What are some common challenges faced during the implementation of a data warehouse?

  • Data integration, performance tuning, and scalability
  • Data modeling, database administration, and data storage
  • Data security, network infrastructure, and system architecture
  • Data visualization, user interface design, and data entry
Common challenges during the implementation of a data warehouse include data integration from disparate sources, performance tuning to optimize query processing, and scalability to handle increasing data volumes efficiently.

In a streaming processing pipeline, what is a watermark?

  • A marker indicating the end of a data stream
  • A mechanism for handling late data and ensuring correctness in event time processing
  • A security feature for protecting data privacy
  • A tool for visualizing data flow within the pipeline
In a streaming processing pipeline, a watermark is a mechanism for handling late data and ensuring correctness in event time processing. It represents a threshold that defines how far behind the event time can be considered before processing is considered complete. Watermarks are used to track the progress of event time and allow the system to determine when all relevant events for a given window have been processed, enabling accurate window-based computations in stream processing applications.

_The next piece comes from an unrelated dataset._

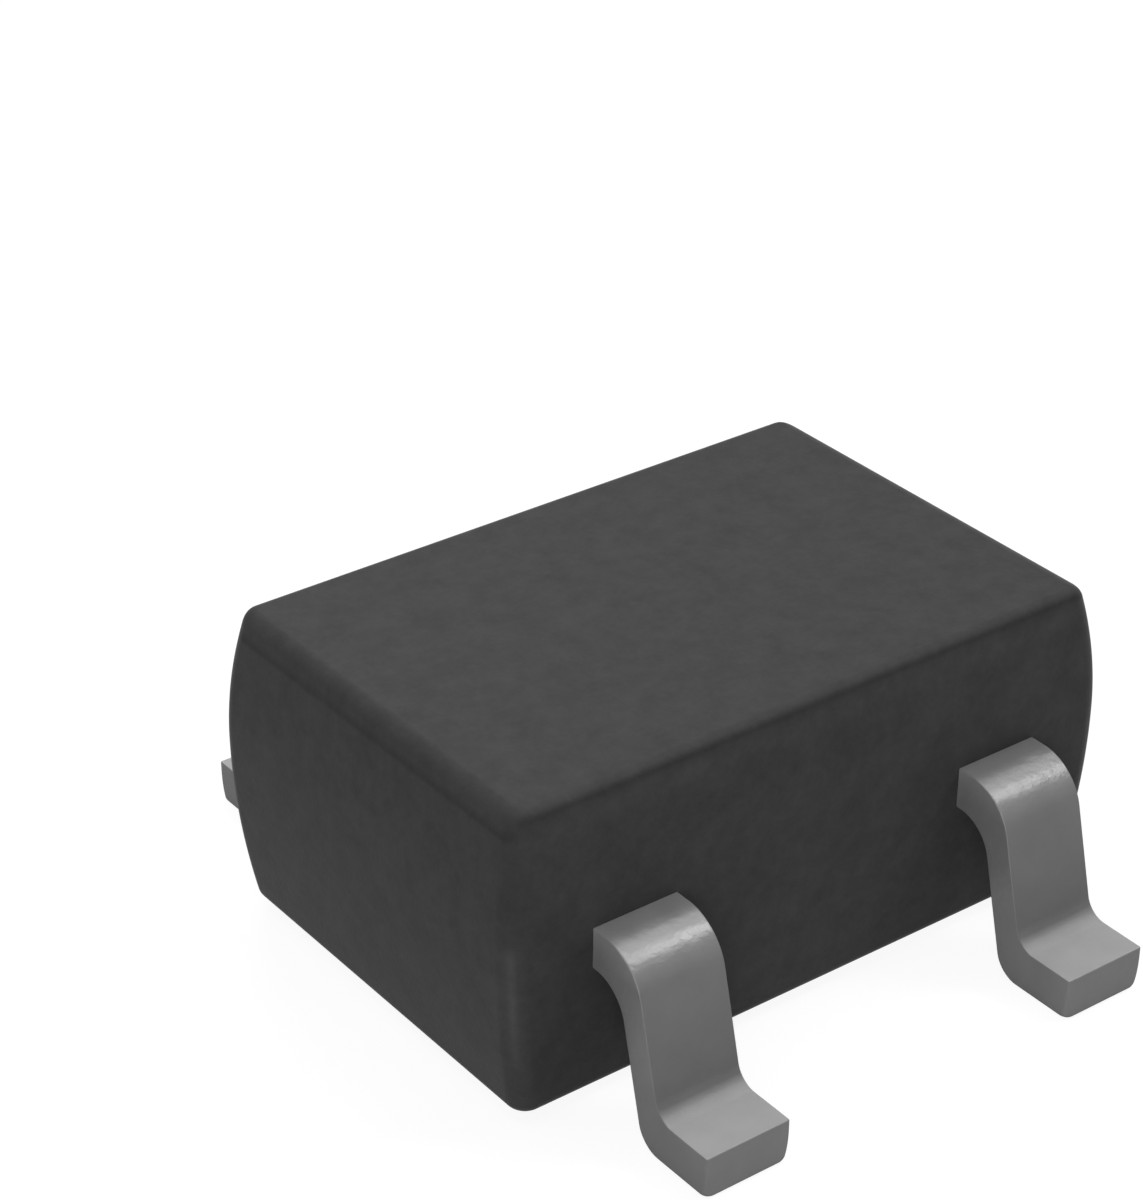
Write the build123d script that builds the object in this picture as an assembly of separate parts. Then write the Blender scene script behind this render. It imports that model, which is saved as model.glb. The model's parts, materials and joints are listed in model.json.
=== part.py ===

In data lineage, what does metadata management primarily focus on?

  • Implementing security protocols
  • Managing descriptive information about data
  • Monitoring network traffic
  • Optimizing data processing speed
In data lineage, metadata management primarily focuses on managing descriptive information about data. This includes capturing, storing, organizing, and maintaining metadata related to data lineage, such as data definitions, data lineage relationships, data quality metrics, and data usage policies. Effective metadata management ensures that accurate and comprehensive lineage information is available to support various data-related initiatives, including data governance, compliance, analytics, and decision-making.

________ is a key aspect of data modeling best practices, involving the identification and elimination of redundant data.

  • Denormalization
  • Indexing
  • Normalization
  • Optimization
Normalization is a critical aspect of data modeling best practices that focuses on organizing data to minimize redundancy, improve efficiency, and ensure data integrity.